CEO's got their hour in front of Congressional leaders recently and it didn't have anything to do with shady business policies or questionable balance sheets. 

Chiefs of Walmart, IBM and General Electric sat down in front of the Pelosi-minted House Select Committee on Energy Independence and Global Warming to talk green power and smart grids.

The three heads have made laudable steps to reduce their impact on the environment by turning to renewable energy usage; their comments in Washington furthered the conversation on how businesses can lead the way toward a green energy future.

Walmart in particular has made drastic reductions in packaging use in 2008.The company is also a member of the Demand Response Coordinating Committee a consortium of power companies aiming to diversify their energy sources and move toward real-time electricity pricing.

But the catch 22 for large retailers is how to grow a business in a recession while reducing impact on the planet. It is still an unsolved challenge and one that companies will have to increasingly grapple with if the economy slips futher.

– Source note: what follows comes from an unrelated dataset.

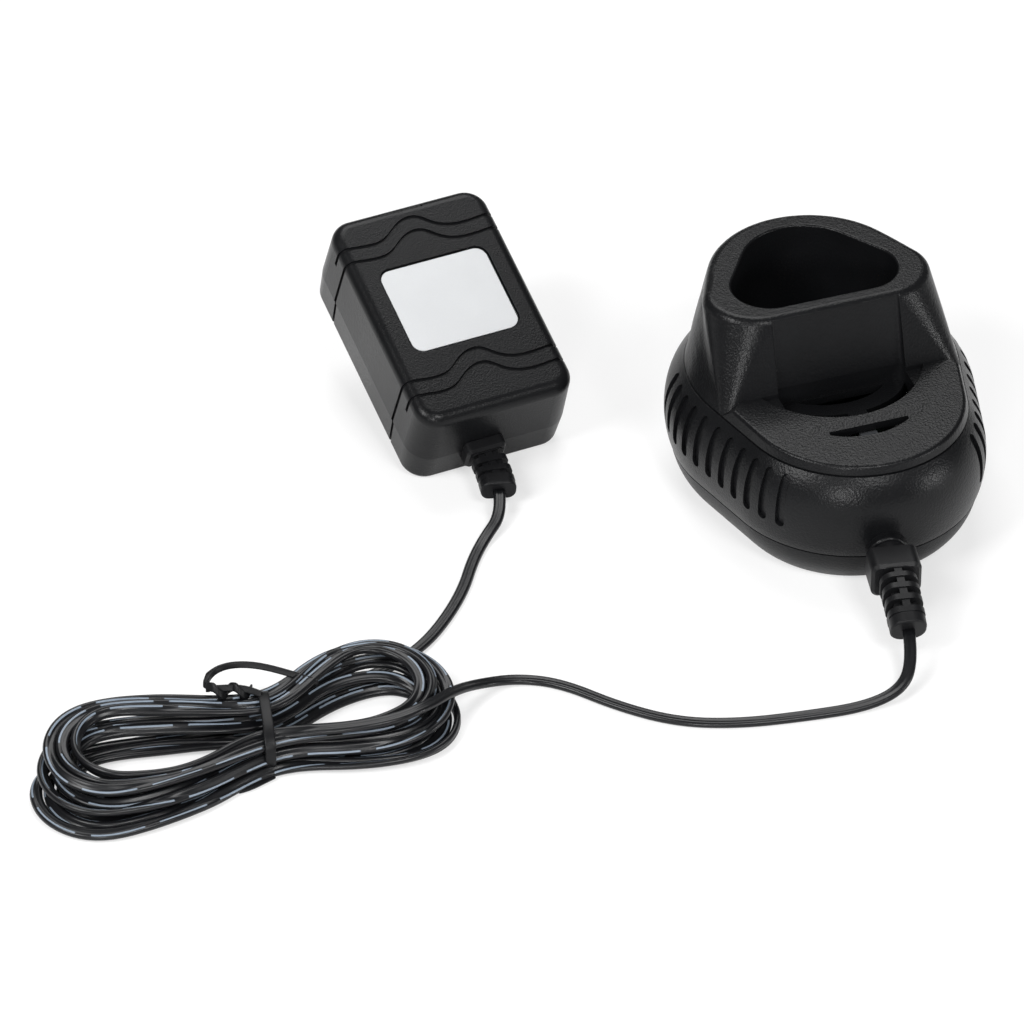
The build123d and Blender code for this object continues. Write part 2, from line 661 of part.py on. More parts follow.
plug_insulator = plug_line * along_y(plug_insulator)


# ================================ mains adapter ================================

foot_lean = math.radians(adapter_foot_draft)
foot_roll_y = (adapter_parting - adapter_foot_radius) * math.tan(foot_lean)
foot_roll_y += adapter_foot_radius / math.cos(foot_lean)
tip_drop = pin_reach - pin_radius + adapter_foot_radius
adapter_tilt = math.atan(tip_drop / (pin_y - foot_roll_y))
foot_roll_z = foot_roll_y * math.sin(adapter_tilt) + adapter_foot_radius * math.cos(adapter_tilt)
adapter_lift = adapter_foot_radius - foot_roll_z
adapter_place = Pos(*adapter_spot, adapter_lift) * Rot(0, 0, adapter_yaw) * Rot(math.degrees(adapter_tilt), 0, 0)
adapter_middle = adapter_length / 2


def case_half(height, draft, edge_radius, inset=0.0, roof=None):
    """A drafted box with rounded corners from z = 0 up, moved inward by inset, its top lowered by roof."""
    drop = inset if roof is None else roof
    plan = RectangleRounded(adapter_width - 2 * inset, adapter_length - 2 * inset, adapter_corner - inset)
    half = extrude(plan, amount=height - drop, taper=draft)
    half = fillet(half.faces().sort_by(Axis.Z)[-1].edges(), max(edge_radius - inset, 0.5))
    return half


upper_height = adapter_height - adapter_parting
upper_outer = case_half(upper_height, adapter_top_draft, adapter_top_radius)
upper_case = upper_outer - case_half(upper_height, adapter_top_draft, adapter_top_radius, adapter_wall)
wave_skin = upper_outer - case_half(upper_height, adapter_top_draft, adapter_top_radius, wave_depth)
for line_y in edge_waves + side_waves:
    wave = Spline(*[(x, line_y - adapter_middle + lift) for x, lift in wave_points])
    groove = extrude(trace(wave, line_width=wave_width), amount=upper_height + 1.0)
    drop = side_wave_drop if line_y in side_waves else wave_drop
    groove &= block(80.0, 90.0, upper_height - drop, upper_height + 2.0)
    upper_case -= groove & wave_skin
plate_middle = plate_y - adapter_middle
recess_size = (plate_size[0] + 2 * plate_margin, plate_size[1] + 2 * plate_margin)
recess = extrude(RectangleRounded(*recess_size, plate_corner + plate_margin), amount=10.0)
upper_case -= Pos(0, plate_middle, upper_height - plate_recess) * recess
rating_plate = extrude(RectangleRounded(*plate_size, plate_corner), amount=plate_thickness)
rating_plate = Pos(0, plate_middle, upper_height - plate_recess) * rating_plate
upper_case -= Pos(notch_x, adapter_middle, upper_height) * Box(notch_width, 6.0, 2 * notch_depth)
lower_outer = case_half(adapter_parting, adapter_foot_draft, adapter_foot_radius)
lower_skin = lower_outer - case_half(adapter_parting, adapter_foot_draft, adapter_foot_radius, wave_depth)
lip_inset = adapter_wall + lip_gap
lower_case = lower_outer - case_half(
    adapter_parting, adapter_foot_draft, adapter_foot_radius, lip_inset + lip_wall, adapter_wall
)
for line_y in side_waves:
    side_groove = block(adapter_width, wave_width, -1.0, adapter_parting, 0, line_y - adapter_middle)
    lower_case -= lower_skin & (side_groove - block(adapter_width - 8.0, 90.0, -1.0, 40.0))
lower_case = mirror(lower_case, about=Plane.XY)


def case_plan(inset):
    """The adapter's outline at the parting line, moved inward."""
    return RectangleRounded(adapter_width - 2 * inset, adapter_length - 2 * inset, adapter_corner - inset)


adapter_lip = case_plan(lip_inset) - case_plan(lip_inset + lip_wall)
lower_case += Pos(0, 0, -1.0) * extrude(adapter_lip, amount=1.0 + 1.8)
to_bench = Pos(0, adapter_middle, adapter_parting)
upper_case = to_bench * upper_case
rating_plate = to_bench * rating_plate
lower_case = to_bench * lower_case

pin_cores = Part()
pin_sleeves = Part()
for side in (-1, 1):
    x = side * pin_spacing / 2
    core_rod = rod(pin_core_radius, -pin_reach + 2.0, adapter_wall, x, pin_y)
    tip = rod(pin_radius, -pin_reach, -sleeve_length, x, pin_y)
    tip = fillet(tip.edges().sort_by(Axis.Z)[0], pin_radius - 0.01)
    head = rod(pin_head_radius, adapter_wall, adapter_wall + pin_head_height, x, pin_y)
    pin_cores += core_rod + tip + head
    sleeve = rod(pin_radius, -sleeve_length, adapter_wall, x, pin_y)
    sleeve += rod(sleeve_shoulder_radius, 0.0, adapter_wall, x, pin_y)
    pin_sleeves += sleeve - rod(pin_core_radius, -sleeve_length - 1.0, adapter_wall + 1.0, x, pin_y)
    lower_case -= rod(sleeve_shoulder_radius, -1.0, adapter_wall + 1.0, x, pin_y)

# ---- Transformer: laminated core, bobbin and two windings ----
core_z = adapter_height / 2
core_low = core_z - core_size[2] / 2
core_high = core_z + core_size[2] / 2
transformer_core = block(core_size[0], core_size[1], core_low, core_high, 0, core_y)
for side in (-1, 1):
    x = side * (limb_width + window_size[0]) / 2
    transformer_core -= block(window_size[0], window_size[1], core_low - 1, core_high + 1, x, core_y)
bobbin_wall = 0.8
winding_width = limb_width + 2 * (window_size[0] - winding_margin)
tube_width = limb_width + 2 * bobbin_wall
tube_height = core_size[2] + 2 * bobbin_wall


def sleeve_round_limb(width, height, y_low, y_high, inner_width, inner_height):
    """A rectangular sleeve round the core's middle limb, lying along Y."""
    middle = (y_low + y_high) / 2
    outside = Pos(0, middle, core_z) * Box(width, y_high - y_low, height)
    outside = fillet(outside.edges().filter_by(Axis.Y), 1.2)
    return outside - Pos(0, middle, core_z) * Box(inner_width, y_high - y_low + 1.0, inner_height)


limb_low = core_y - window_size[1] / 2
limb_high = core_y + window_size[1] / 2
bobbin = sleeve_round_limb(tube_width + 1.0, tube_height + 1.0, limb_low, limb_high, limb_width, core_size[2])
flange_levels = [limb_low, core_y - bobbin_wall / 2, limb_high - bobbin_wall]
for y in flange_levels:
    bobbin += sleeve_round_limb(winding_width, winding_height, y, y + bobbin_wall, limb_width, core_size[2])
primary_winding = sleeve_round_limb(
    winding_width - 0.8, winding_height - 0.8, limb_low + bobbin_wall, core_y - bobbin_wall / 2,
    tube_width + 1.0, tube_height + 1.0,
)
secondary_winding = sleeve_round_limb(
    winding_width - 0.8, winding_height - 0.8, core_y + bobbin_wall / 2, limb_high - bobbin_wall,
    tube_width + 1.0, tube_height + 1.0,
)
frame_z = adapter_height - adapter_wall
transformer_saddles = Part()
for side in (-1, 1):
    saddle_y = core_y + side * (core_size[1] / 2 - 2.4)
    transformer_saddles += block(20.0, 4.0, core_high, frame_z, 0, saddle_y)
    transformer_saddles += block(12.0, 4.0, adapter_wall, core_low, 0, saddle_y)

# ---- Rectifier board ----
board_width, board_length, board_height = adapter_board_size
adapter_board_top = adapter_board_z + board_height
adapter_board = block(board_width, board_length, adapter_board_z, adapter_board_top, 0, adapter_board_y)
board_posts = Part()
for x in (-15.0, 15.0):
    board_posts += rod(2.4, adapter_wall, adapter_board_z, x, adapter_board_y)
smoothing_capacitor = rod(5.0, adapter_board_top, adapter_board_top + 16.0, -11.0, adapter_board_y)
smoothing_capacitor = fillet(smoothing_capacitor.edges().sort_by(Axis.Z)[-1], 0.6)
rectifier_diodes = Part()
diode_z = adapter_board_top + 1.3
for row in range(4):
    x = 0.5 + row * 4.6
    rectifier_diodes += Pos(x, adapter_board_y, diode_z) * Rot(90, 0, 0) * Cylinder(1.3, 5.0)
    for side in (-1, 1):
        rectifier_diodes += rod(0.4, adapter_board_top, diode_z + 0.4, x, adapter_board_y + side * 4.4)
        rectifier_diodes += Pos(x, adapter_board_y + side * 3.4, diode_z) * Rot(90, 0, 0) * Cylinder(0.4, 2.8)

# ---- Strain relief, held in a slot between the case halves ----
gland_size = (2 * gland_half_width, 2 * gland_half_height)
gland, gland_tip = ribbed_relief(
    gland_rings, gland_size, gland_size, gland_core, gland_collar_length, gland_bend, gland_swing
)
gland_plate = extrude(RectangleRounded(gland_block[0], gland_block[1], 1.6), amount=gland_block[2])
gland_plate = chamfer(gland_plate.edges().group_by(Axis.Z)[-1], 0.8)
neck_depth = adapter_wall + 2.2
gland_neck = block(7.0, 5.0, -neck_depth, 0.1)
gland_collar = block(9.6, 6.6, -neck_depth - 1.6, -neck_depth)
gland_line = Pos(gland_x, 0, adapter_parting) * Rot(90, 0, 0)
neck_hole = gland_line * block(7.0, 5.0, -neck_depth, 4.0)
strain_relief = gland_plate + Pos(0, 0, gland_block[2]) * gland + gland_neck + gland_collar
gland_exit = gland_line * Pos(0, 0, gland_block[2]) * gland_tip
strain_relief = gland_line * strain_relief
upper_case -= neck_hole
lower_case -= neck_hole


# ================================ cord and hank ================================


def corner_radii(points):
    """The turn radius at each inner corner: 0.45 of the shorter run over the tangent of half the turn."""
    radii = []
    for before, here, after in zip(points, points[1:], points[2:]):
        incoming = Vector(*here) - Vector(*before)
        outgoing = Vector(*after) - Vector(*here)
        half_turn = math.radians(incoming.get_angle(outgoing)) / 2
        radii.append(0.45 * min(incoming.length, outgoing.length) / math.tan(half_turn))
    return radii


def cord_tube(points, radius):
    """A round tube along straight runs joined by arcs."""
    radii = corner_radii(points)
    print("radii", [round(value, 1) for value in radii])
    path = FilletPolyline(*points, radius=radii)
    start = Plane(path @ 0, z_dir=path % 0)
    return sweep(start * Circle(radius), path=path)


def leave(exit_place, lead):
    """The exit of a strain relief, and the point where the cord stops following the relief's direction."""
    return [tuple(exit_place.position), tuple((exit_place * Pos(0, 0, lead)).position)]


adapter_exit = adapter_place * gland_exit
adapter_points = leave(adapter_exit, adapter_lead) + adapter_route
plug_points = leave(plug_exit, plug_lead) + plug_route
cord_adapter_side = cord_tube(adapter_points, cord_radius)
cord_plug_side = cord_tube(plug_points, cord_radius)

hank_plan = make_face(Spline(*hank_outline, periodic=True))
cord_hank = extrude(hank_plan, amount=hank_height)
cord_hank = fillet(cord_hank.faces().sort_by(Axis.Z)[-1].edges(), hank_edge)
cord_hank = fillet(cord_hank.faces().sort_by(Axis.Z)[0].edges(), hank_edge / 2)
tie_place = Pos(*tie_spot, hank_height / 2) * Rot(0, 0, tie_turn) * Plane.YZ.location


def tie_section(grow, width):
    """A slab across the waist with the tie's rounded outline, grown by a step."""
    outline = RectangleRounded(tie_core[0] + 2 * grow, tie_core[1] + 2 * grow, tie_corner + grow)
    return extrude(outline, amount=width / 2, both=True)


tie_slab = Box(60.0, 40.0, tie_width + 2 * tie_clearance)
cord_hank -= tie_place * (tie_slab - tie_section(0.0, 10.0))
tie_band = tie_section(tie_clearance + tie_thickness, tie_width) - tie_section(tie_clearance, tie_width + 1.0)
cable_tie = tie_place * tie_band
tail_z = hank_height + tie_tail_radius + 0.4
tail = cord_tube([(x, y, tail_z) for x, y in tie_tail], tie_tail_radius)
tie_knot = tie_place * Pos(8.2, tie_core[1] / 2 + 1.9, 0) * Box(5.0, 3.4, tie_width)
cable_tie = cable_tie + tail + tie_knot

adapter_parts = {
    "adapter_upper_case": upper_case,
    "adapter_lower_case": lower_case,
    "rating_plate": rating_plate,
    "adapter_strain_relief": strain_relief,
    "mains_pins": pin_cores,
    "pin_sleeves": pin_sleeves,
    "transformer_core": transformer_core,
    "transformer_bobbin": bobbin,
    "primary_winding": primary_winding,
    "secondary_winding": secondary_winding,
    "transformer_saddles": transformer_saddles,
    "adapter_board": adapter_board,
    "board_posts": board_posts,
    "smoothing_capacitor": smoothing_capacitor,
    "rectifier_diodes": rectifier_diodes,
}
parts = {
    "base_pan": base_pan,
    "mid_shell": mid_shell,
    "top_cover": top_cover,
    "well_liner": well_liner,
    "rubber_feet": rubber_feet,
    "case_screws": case_screws,
    "circuit_board": board,
    "board_screws": board_screws,
    "contact_block": contact_block,
    "contact_left": contact_left,
    "contact_right": contact_right,
    "dc_jack": dc_jack,
    "jack_pin": jack_pin,
    "light_guide": light_guide,
    "charge_lamps": charge_lamps,
    "filter_capacitor": filter_capacitor,
    "choke_coil": choke_coil,
    "choke_base": choke_base,
    "controller_chip": controller_chip,
    "chip_leads": chip_leads,
    "heat_sink": heat_sink,
    "power_transistor": power_transistor,
    "rectifier_diode": rectifier,
    "dc_plug": dc_plug,
    "plug_barrel": plug_barrel,
    "plug_insulator": plug_insulator,
    "cord_adapter_side": cord_adapter_side,
    "cord_plug_side": cord_plug_side,
    "cord_hank": cord_hank,
    "cable_tie": cable_tie,
}
for name, shape in adapter_parts.items():
    parts[name] = adapter_place * shape

os.makedirs("parts", exist_ok=True)
for name, shape in parts.items():
    export_step(shape, f"parts/{name}.step")
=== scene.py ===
# %% [markdown]
# # A power tool battery charger
# The solids of the charger come from its CAD model, in metres and already in place. This lesson gives
# them their finish: moulded black plastic, a bare foil plate, and one real length of twin cord that runs
# from the mains adapter, through a tied hank, to the plug on the cradle.

# %% Load the frame
import json
import math
import random

import bmesh
import bpy
from mathutils import Matrix, Vector

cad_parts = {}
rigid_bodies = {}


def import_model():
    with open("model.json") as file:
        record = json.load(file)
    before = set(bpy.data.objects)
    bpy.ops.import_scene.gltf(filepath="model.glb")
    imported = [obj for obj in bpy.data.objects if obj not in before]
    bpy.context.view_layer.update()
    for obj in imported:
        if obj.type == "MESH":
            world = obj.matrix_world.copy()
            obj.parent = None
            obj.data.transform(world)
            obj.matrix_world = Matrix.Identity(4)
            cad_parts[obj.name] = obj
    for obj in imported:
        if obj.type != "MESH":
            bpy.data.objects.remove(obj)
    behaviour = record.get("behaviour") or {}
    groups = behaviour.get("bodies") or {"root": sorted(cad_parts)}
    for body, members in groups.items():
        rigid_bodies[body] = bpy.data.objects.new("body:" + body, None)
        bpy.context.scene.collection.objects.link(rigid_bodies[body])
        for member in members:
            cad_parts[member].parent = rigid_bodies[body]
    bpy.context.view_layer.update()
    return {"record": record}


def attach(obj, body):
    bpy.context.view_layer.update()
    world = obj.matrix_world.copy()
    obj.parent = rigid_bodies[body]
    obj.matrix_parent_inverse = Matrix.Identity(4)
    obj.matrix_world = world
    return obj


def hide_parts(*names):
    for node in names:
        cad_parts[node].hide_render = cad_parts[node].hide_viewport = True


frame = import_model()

MM = 0.001

# %% [markdown]
# ## Camera
# The charger lies on a table and is seen from a high three-quarter angle through a long lens, which keeps
# its sides nearly parallel. A camera is easiest to place by the point that it looks at, a heading, a
# height above the horizon and a distance. An Empty could aim it, but a matrix made from three directions
# needs no extra object.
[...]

Another question is how much retailers will do to go green voluntarily especially when it may affect their bottom line. Walmart, the world's largest retailer, doubtlessly has a lot more room to experiment with environmental measures that may affect their bottom line than mid-sized retailers and small businesses. So what kind of incentives should government provide for retailers to go green? Or is now time to use a bit more coercion and mandate changes across the board?